■ SHORT TASK ■
Output, please, exactly those lines of the listing that come before the line with "moulded: satin, with", along with that line itself.

──────── SOURCE MATERIAL ────────

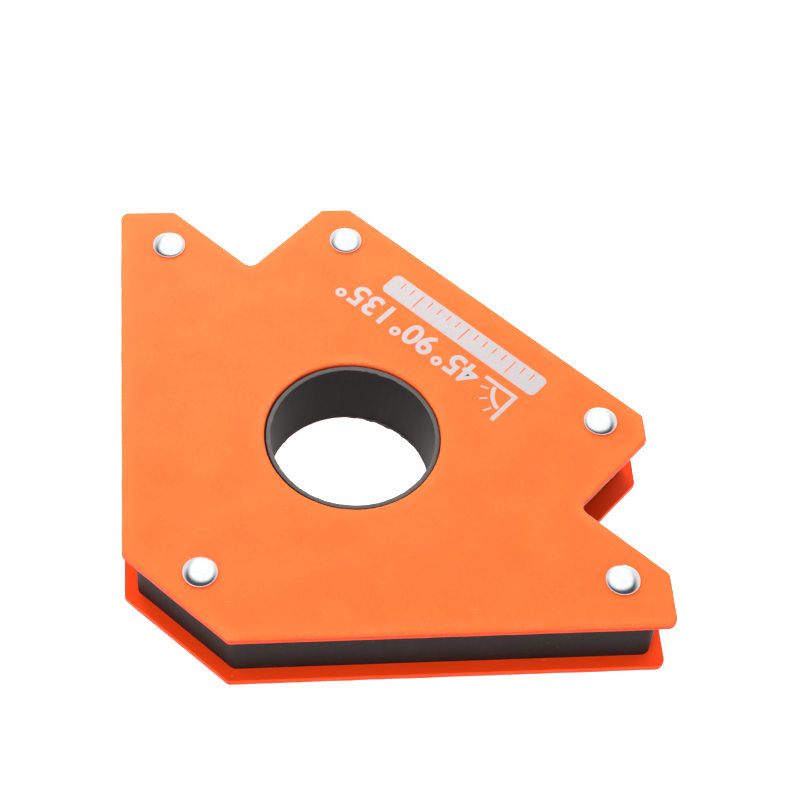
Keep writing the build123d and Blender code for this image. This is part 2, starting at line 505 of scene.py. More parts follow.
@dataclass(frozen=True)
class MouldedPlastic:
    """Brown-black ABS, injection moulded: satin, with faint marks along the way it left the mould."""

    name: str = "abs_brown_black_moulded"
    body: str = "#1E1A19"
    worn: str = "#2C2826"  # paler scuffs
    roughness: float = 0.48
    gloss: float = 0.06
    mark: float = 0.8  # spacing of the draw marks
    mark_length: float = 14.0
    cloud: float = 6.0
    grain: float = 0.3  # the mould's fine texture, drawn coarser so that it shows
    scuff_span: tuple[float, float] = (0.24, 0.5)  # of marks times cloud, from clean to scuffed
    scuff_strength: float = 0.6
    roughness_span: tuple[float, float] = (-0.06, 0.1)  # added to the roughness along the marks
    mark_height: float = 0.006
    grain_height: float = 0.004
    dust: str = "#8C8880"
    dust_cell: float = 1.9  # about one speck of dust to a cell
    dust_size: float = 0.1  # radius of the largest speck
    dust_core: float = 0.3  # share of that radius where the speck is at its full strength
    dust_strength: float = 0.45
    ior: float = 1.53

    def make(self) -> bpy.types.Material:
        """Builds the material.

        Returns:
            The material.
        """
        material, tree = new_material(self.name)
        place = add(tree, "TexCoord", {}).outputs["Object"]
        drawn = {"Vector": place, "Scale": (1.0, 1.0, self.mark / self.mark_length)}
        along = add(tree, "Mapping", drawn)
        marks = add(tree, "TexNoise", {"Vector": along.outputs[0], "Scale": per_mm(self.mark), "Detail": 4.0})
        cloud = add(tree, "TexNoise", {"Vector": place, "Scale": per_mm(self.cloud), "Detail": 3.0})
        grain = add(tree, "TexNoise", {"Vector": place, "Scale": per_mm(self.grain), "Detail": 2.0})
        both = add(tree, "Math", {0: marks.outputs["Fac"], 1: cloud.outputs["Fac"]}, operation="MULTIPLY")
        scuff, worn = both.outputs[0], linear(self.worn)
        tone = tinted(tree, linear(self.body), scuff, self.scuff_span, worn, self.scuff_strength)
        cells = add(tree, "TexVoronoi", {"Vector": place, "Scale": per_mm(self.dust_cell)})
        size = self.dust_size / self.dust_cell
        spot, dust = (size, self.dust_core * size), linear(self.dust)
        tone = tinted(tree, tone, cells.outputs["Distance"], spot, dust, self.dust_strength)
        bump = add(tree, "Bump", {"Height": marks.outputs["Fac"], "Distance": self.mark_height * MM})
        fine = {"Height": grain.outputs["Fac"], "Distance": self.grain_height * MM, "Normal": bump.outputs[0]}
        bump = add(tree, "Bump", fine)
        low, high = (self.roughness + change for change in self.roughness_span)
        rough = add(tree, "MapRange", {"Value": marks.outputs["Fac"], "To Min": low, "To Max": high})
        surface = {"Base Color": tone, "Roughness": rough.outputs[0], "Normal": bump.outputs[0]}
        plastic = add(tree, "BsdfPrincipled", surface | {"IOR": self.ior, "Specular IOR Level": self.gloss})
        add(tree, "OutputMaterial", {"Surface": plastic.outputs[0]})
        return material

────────

■ FINAL RESULT ■
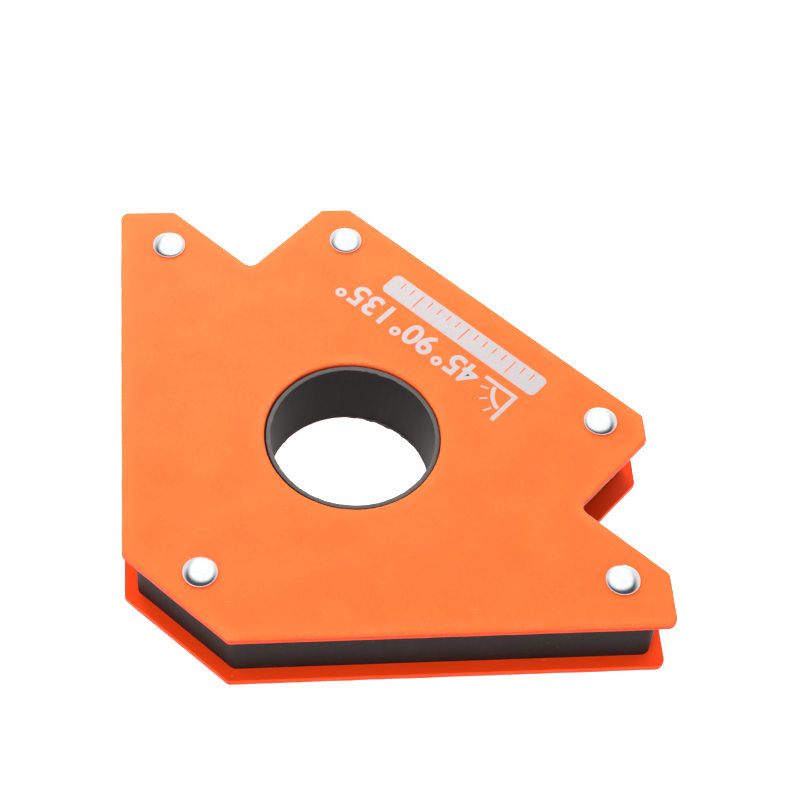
Keep writing the build123d and Blender code for this image. This is part 2, starting at line 505 of scene.py. More parts follow.
@dataclass(frozen=True)
class MouldedPlastic:
    """Brown-black ABS, injection moulded: satin, with faint marks along the way it left the mould."""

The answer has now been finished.